Putting the Brakes on Air Pollution Could Cause Sticker Shock
Posted December 3, 1998 6:00 a.m. EST
CARY — Having a car inspected costs $20, but failing to have the inspection done on time could cost up to $250 under a law taking effect next month.
Steve Husketh, the owner of an Inspection Station, knows just how often people drive around with expired stickers.
"A lot of people come in here with their inspection sticker expired three, four, five months at a time," Husketh says.
Until now, the state had few ways to make sure drivers kept their inspections up to date. They relied primarily on spot checks by law enforcement officers.
Starting next month, a new computer system will keep track of people with expired inspection stickers. Once a driver is four months overdue, he or she can be fined $250. In addition, it will be impossible to renew the car's registration.
The new system is a result of the clean air act passed by Congress. The system is designed to cut down on air pollution caused by car emissions.

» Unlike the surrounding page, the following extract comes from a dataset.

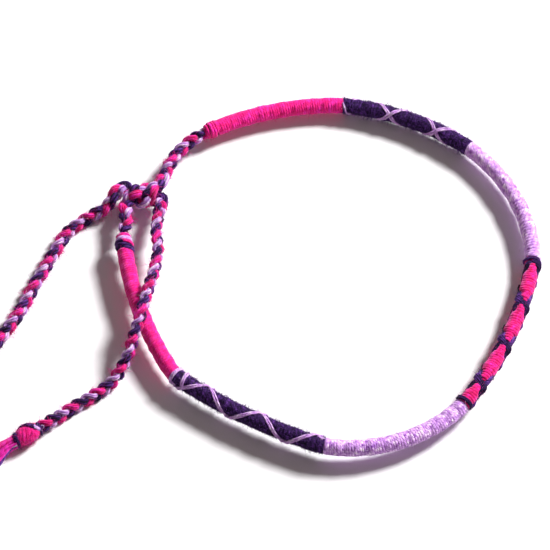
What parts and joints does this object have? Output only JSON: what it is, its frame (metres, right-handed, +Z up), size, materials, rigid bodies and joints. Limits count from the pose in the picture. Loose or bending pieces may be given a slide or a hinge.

NC DMVCommissioner Janice Faulkner says motorists need to be held responsible for contributing to air pollution. There's no need to identify cars that are in violation, Faulkner says, unless there's a way to stop them.
Faulkner says the new system will put the brakes on violations. "Now we'll know precisely how many we've inspected, how many have met and passed inspection, and we will simply take those that have not passed inspection off the road."
The program only affects the nine most populous counties in North Carolina, including Wake, Durham, and Orange. Other affected counties are in the Greensboro and Charlotte areas.